A veneered Massachusetts Queen Anne highboy was a highlight at Mark and Marjorie Allen’s. The Amherst, N.H. dealers, also new to the show, were asking $35,000 for the circa 1735 casepiece, which they decorated with an Eighteenth Century garniture set of Dutch delft.
Another well-appointed stand belonged to Thomas and Julia Barringer. The Stockton, N.J. dealers featured a lift-top blanket chest in old red paint, $2,150, and a set of four smoke grained, plank seat sidechairs from Lebanon County, Pa., circa 1825, $6,200.

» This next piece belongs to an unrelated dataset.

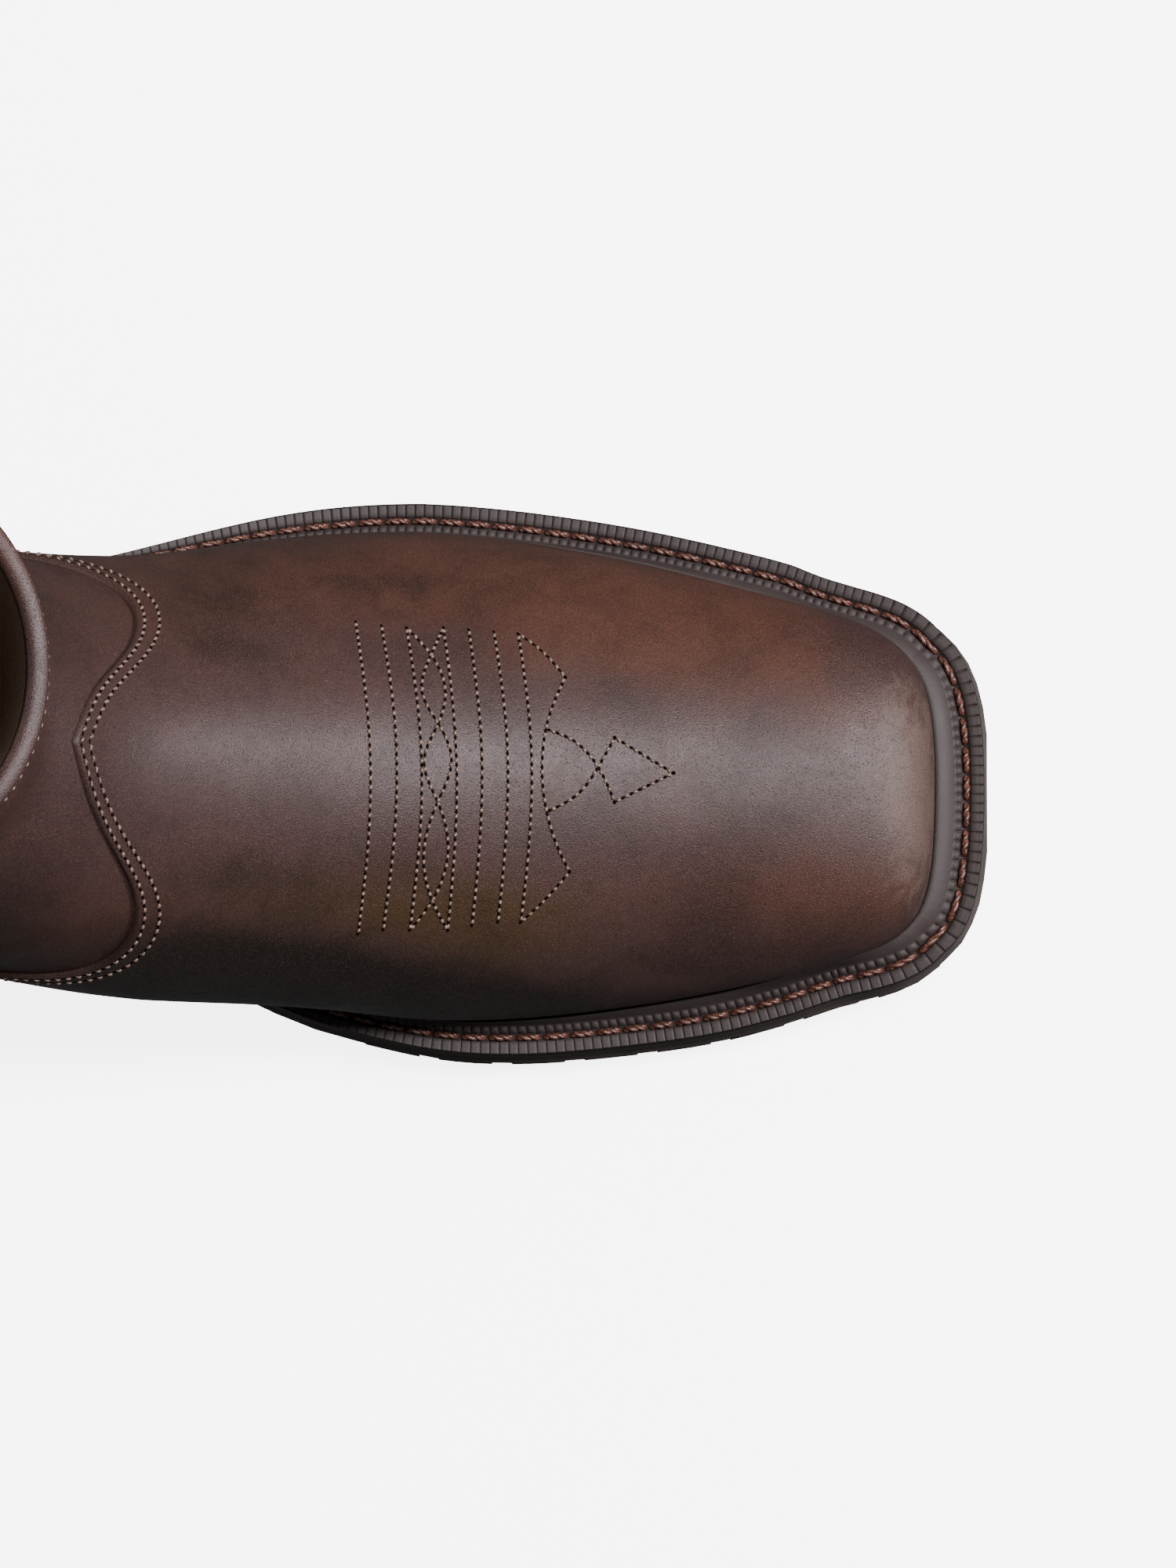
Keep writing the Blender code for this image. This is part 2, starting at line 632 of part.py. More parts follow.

As lovely accompaniments to the Queen Anne through Federal furniture on the floor, Stephen and Carol Huber of Old Saybrook, Conn., stocked samplers and silk embroideries. A silk embroidered picture from Sturbridge, Mass., circa 1820, $18,000, featured a charming pastoral scene of a harpist wooing a maiden.
Next to the Hubers, Bob Gunn and Fenton Brown of Francis Bealey American Antiques and Gunn Gallery, Essex, Conn., unveiled a set of six Baltimore classical side chairs with elegantly painted decoration and embossed metal mounts, $24,000. The back of the booth was lined with paintings by Charles Morris Brown, a Pennsylvania painter who spent time in Maine and Old Lyme, Conn., where he is remembered by the panel he contributed to the famous artist’s dining room at the Florence Griswold Museum. Perfect for fall were the autumnal tonalities of J. Francis Murphy’s “Evening,” $22,000 at Frederic I. Thaler, Cornwall Bridge, Conn.

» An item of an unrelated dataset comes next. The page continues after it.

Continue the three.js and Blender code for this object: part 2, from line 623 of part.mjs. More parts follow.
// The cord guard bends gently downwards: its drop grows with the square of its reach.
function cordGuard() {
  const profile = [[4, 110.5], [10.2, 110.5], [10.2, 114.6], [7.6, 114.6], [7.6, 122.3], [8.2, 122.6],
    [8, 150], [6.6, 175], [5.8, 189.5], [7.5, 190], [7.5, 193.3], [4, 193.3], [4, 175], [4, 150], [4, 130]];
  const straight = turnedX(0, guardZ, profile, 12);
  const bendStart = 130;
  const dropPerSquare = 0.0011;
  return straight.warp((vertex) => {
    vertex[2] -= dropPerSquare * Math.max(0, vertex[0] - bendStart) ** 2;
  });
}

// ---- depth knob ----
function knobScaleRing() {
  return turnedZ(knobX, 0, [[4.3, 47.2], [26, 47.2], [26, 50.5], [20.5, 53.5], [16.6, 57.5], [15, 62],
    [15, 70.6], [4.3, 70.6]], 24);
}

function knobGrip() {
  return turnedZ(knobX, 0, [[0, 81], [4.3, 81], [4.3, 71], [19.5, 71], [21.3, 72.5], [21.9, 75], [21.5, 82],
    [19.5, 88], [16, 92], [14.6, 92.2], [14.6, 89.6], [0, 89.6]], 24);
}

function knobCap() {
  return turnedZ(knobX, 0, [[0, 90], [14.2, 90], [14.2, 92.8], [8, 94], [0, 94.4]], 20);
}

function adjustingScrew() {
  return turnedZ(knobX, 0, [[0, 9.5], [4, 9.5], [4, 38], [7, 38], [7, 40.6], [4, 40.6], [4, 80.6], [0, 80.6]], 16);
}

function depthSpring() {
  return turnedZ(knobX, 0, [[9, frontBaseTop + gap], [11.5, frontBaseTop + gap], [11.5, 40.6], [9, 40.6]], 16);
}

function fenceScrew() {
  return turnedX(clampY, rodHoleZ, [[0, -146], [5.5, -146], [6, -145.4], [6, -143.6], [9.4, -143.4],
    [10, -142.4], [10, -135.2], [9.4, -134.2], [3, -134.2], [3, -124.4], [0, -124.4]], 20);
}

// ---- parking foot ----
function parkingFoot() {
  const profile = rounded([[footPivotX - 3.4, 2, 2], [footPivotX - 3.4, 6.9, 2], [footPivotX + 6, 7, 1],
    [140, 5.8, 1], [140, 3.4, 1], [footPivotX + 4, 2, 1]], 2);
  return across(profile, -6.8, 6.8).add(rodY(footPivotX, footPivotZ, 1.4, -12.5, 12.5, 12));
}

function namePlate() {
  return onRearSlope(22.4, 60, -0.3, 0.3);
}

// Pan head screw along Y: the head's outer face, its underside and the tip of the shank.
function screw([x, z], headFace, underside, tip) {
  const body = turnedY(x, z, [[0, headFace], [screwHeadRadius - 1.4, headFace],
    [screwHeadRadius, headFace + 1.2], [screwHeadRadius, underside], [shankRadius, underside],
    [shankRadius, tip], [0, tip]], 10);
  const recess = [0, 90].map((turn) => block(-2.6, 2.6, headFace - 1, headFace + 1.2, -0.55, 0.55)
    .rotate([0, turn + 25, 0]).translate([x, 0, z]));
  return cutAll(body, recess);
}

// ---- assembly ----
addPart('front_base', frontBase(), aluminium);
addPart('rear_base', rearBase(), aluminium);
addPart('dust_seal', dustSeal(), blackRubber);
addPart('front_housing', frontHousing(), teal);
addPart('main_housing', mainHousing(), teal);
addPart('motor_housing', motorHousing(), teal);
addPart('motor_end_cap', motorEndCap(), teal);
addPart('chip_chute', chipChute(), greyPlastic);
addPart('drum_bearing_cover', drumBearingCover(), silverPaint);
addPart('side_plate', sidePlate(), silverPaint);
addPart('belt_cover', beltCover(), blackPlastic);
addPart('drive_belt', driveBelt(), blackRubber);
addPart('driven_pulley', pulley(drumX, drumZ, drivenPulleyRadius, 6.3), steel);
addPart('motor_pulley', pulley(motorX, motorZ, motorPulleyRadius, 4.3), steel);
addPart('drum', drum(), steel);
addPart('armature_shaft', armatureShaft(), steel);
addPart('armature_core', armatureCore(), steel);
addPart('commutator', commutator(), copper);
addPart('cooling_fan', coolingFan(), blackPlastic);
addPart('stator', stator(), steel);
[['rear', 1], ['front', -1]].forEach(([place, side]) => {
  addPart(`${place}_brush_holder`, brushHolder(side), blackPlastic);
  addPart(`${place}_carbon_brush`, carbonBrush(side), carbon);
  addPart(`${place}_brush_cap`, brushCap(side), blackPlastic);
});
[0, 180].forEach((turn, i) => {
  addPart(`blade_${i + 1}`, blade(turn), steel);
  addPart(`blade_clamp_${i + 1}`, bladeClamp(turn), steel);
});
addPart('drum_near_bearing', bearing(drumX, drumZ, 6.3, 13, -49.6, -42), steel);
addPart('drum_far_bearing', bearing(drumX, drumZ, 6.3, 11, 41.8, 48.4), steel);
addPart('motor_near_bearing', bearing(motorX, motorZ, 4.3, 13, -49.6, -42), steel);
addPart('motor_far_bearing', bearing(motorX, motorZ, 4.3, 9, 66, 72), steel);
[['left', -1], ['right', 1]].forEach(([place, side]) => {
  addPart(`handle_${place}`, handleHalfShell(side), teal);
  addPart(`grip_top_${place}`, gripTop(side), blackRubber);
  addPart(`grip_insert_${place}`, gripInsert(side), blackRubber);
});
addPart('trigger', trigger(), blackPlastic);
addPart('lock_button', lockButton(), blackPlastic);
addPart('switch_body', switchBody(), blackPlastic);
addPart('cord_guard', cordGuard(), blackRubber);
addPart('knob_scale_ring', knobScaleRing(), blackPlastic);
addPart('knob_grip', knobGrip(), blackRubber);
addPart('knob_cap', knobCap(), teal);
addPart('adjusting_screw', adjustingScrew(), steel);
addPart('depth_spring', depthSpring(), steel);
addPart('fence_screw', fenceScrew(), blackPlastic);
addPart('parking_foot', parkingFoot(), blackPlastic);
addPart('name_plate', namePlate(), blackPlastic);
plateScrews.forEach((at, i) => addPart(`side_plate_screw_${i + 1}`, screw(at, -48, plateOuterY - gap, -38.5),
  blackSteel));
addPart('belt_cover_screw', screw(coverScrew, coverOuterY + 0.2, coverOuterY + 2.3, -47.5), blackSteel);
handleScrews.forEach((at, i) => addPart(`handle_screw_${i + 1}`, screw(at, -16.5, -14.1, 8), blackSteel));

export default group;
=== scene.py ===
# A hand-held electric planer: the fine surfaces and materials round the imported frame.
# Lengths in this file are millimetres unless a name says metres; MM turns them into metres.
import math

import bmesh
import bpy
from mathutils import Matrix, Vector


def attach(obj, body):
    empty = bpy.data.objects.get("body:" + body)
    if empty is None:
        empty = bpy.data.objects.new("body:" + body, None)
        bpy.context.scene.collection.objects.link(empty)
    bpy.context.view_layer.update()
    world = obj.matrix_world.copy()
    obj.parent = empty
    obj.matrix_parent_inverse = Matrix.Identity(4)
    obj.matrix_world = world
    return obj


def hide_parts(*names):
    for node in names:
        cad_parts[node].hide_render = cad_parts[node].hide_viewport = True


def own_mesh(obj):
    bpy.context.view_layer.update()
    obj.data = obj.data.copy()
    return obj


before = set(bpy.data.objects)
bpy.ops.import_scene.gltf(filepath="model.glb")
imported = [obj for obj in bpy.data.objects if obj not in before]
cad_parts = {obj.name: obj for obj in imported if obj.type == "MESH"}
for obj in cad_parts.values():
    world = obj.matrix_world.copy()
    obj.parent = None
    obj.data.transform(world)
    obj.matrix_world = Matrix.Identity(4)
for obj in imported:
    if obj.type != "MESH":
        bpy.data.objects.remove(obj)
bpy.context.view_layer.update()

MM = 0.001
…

Margaret Ofslager, a fixture of the Hartford shows for as long as anyone can remember, unveiled a fascinating collection of Connecticut books and ephemera. In addition to works on Connecticut’s Nineteenth Century industries, including clockmaking, there were county records and a leather-bound volume of John Barber’s Connecticut Historical Collections. Published in 1838, the book was $125.
“The people who came bought. There were quite a few happy faces,” said Linda Turner, whose next show will be the 28th Connecticut Spring Antiques Show at the State Armory in Hartford on March 24-25, 2001.